--- RECORDED INFORMATION ---

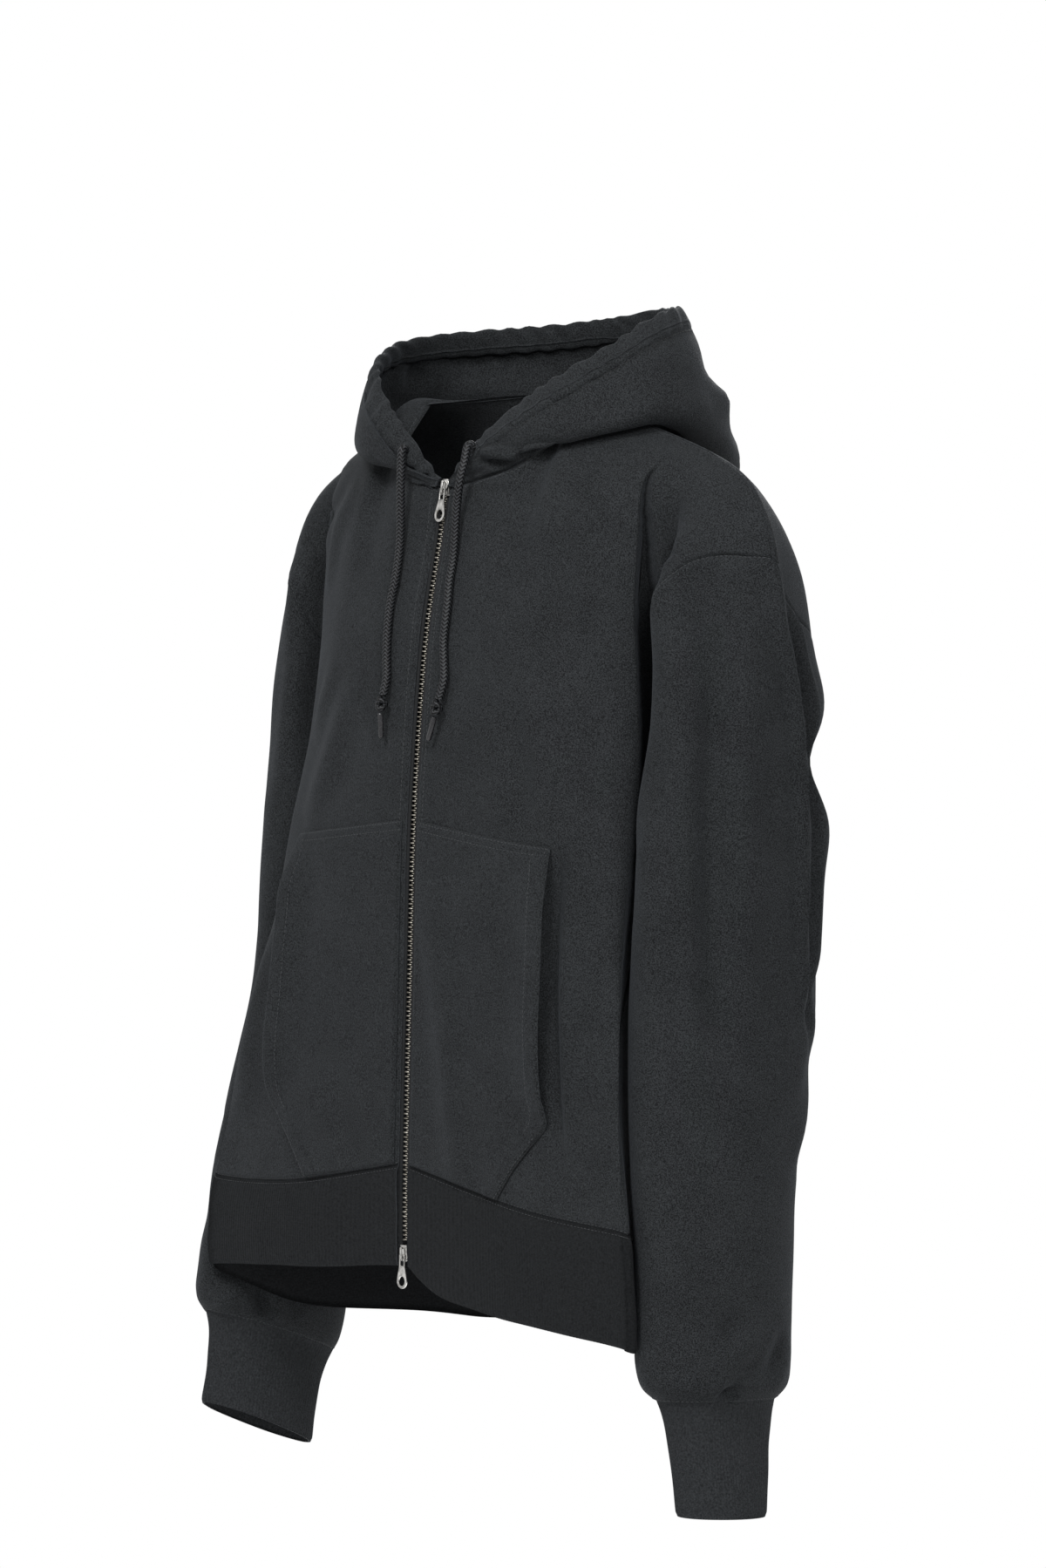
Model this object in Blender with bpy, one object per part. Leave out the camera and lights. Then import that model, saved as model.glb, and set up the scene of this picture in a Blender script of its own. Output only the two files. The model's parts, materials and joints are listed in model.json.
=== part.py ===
"""A zip-up hoodie as it hangs when worn: an empty shell of cloth panels, rib bands, zip and drawcord.

The wearer faces -Y, the wearer's left is +X and +Z is up. The origin is the middle of the neck opening,
level with the high points of the shoulders. All sizes are in metres.
"""

import math

import bmesh
import bpy
import numpy as np
from mathutils import Matrix, Vector
from mathutils.bvhtree import BVHTree

LEFT, RIGHT = 1, -1
WORDS = {LEFT: "left", RIGHT: "right"}

# Cloth
CLOTH = 0.0022
RIB_CLOTH = 0.0028
POCKET_CLOTH = 0.0020
SEAM_GAP = 0.0004

# The grid that every body panel is laid on
PANEL_ROWS = 18
UNDERARM_ROW = 10
SIDE_COLUMN = 19
NECK_COLUMN = 8
NECK_CORNER_ROWS = 4
# The right side seam hangs this much higher at the hem.
RIGHT_SIDE_RISE = 0.018

# Sleeves and cuffs
SLEEVE_ROWS = 16
SLEEVE_SEAM_HEIGHT = -0.752
SLEEVE_MIDDLE = (0.240, 0.010)
ARMHOLE_BLEND = 0.085
ARMHOLE_FOLD_ROOM = 0.0009
ELBOW_HEIGHT = -0.500
CUFF_LENGTH = {LEFT: 0.088, RIGHT: 0.0735}
CUFF_ROWS = 3
CUFF_FOLLOWS = 0.35
CUFF_TILT_PIVOT = 0.0055
CUFF_TILT_START = -0.450
CUFF_TILT_SPAN = 0.300

# Waistband
WAISTBAND_ROWS = 3
WAISTBAND_SWELL = 0.012
WAISTBAND_SWELL_ROUND = 0.35
WAISTBAND_FLARE = 0.030
WAISTBAND_FRONT_Y = -0.075

# Hood
HOOD_AXIS_Y = 0.020
HOOD_ROWS = 12
CASING_WIDTH = 0.022
CASING_THICKNESS = 0.0066
CASING_SIDES = 10
CASING_EDGE = 0.0008
CASING_SHARE = 0.6
CASING_THICKNESS_SHARE = 0.5
HOOD_PATH_POINTS = 90

# Pocket
POCKET_ROWS = 12
POCKET_COLUMNS = 8
POCKET_GAPE = 0.0110
POCKET_FULLNESS = 0.0025
POCKET_ABOVE_SEAM = 0.0012
POCKET_INNER_X = 0.0095
POCKET_TOP_AT_ZIP = -0.3215

# Zip
CHAIN_WIDTH = 0.0058
CHAIN_THICKNESS = 0.0024
TAPE_WIDTH = 0.0095
TAPE_THICKNESS = 0.0009
ZIP_DEPTH = 0.0027
ZIP_BOTTOM = -0.6665
ZIP_STATIONS = 20
TAPE_START = 0.0080
SLIDER_WIDTH = 0.0094
SLIDER_LENGTH = 0.0125
SLIDER_PLATE = 0.0012
SLIDER_MOUTH = 0.0032
SLIDER_TOP_HEIGHT = -0.0660
SLIDER_BOTTOM_HEIGHT = -0.6560
PULL_LENGTH = 0.0265
PULL_THICKNESS = 0.0012
PULL_RING_RADIUS = 0.0045
PULL_HOLE_RADIUS = 0.0024
PULL_ARM_HALF = 0.0032
PULL_WINDOW_HALF = 0.0021
PULL_WINDOW_DROP = 0.0080
PULL_BAR_HALF = 0.0006
PULL_LEAN = math.radians(2.5)
SLIDER_BRIDGE = 0.0036
PULL_BAR_DEPTH = SLIDER_MOUTH / 2 + SLIDER_PLATE + 0.0010
PULL_BAR_DROP = 0.0018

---

### WHAT YOU WILL DO
Starting at the first line of the data above, please restate word for word every line up to and including the one that holds "zip and drawcord.", and add nothing else.

### SOLVED PROBLEM
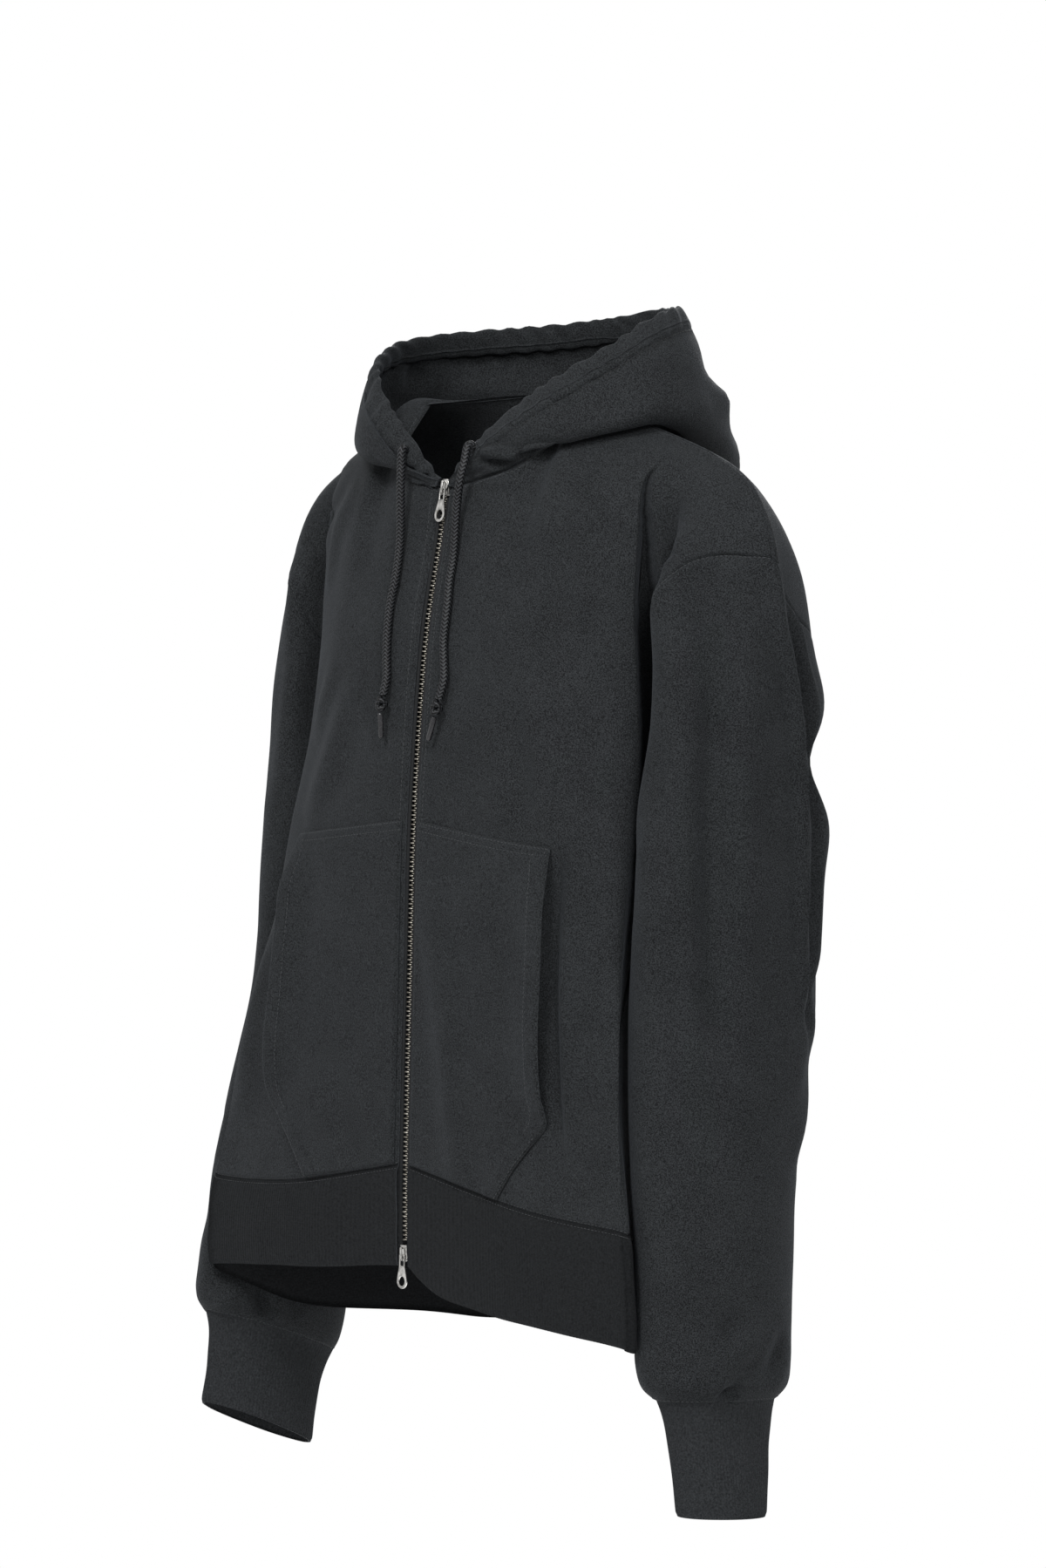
Model this object in Blender with bpy, one object per part. Leave out the camera and lights. Then import that model, saved as model.glb, and set up the scene of this picture in a Blender script of its own. Output only the two files. The model's parts, materials and joints are listed in model.json.
=== part.py ===
"""A zip-up hoodie as it hangs when worn: an empty shell of cloth panels, rib bands, zip and drawcord.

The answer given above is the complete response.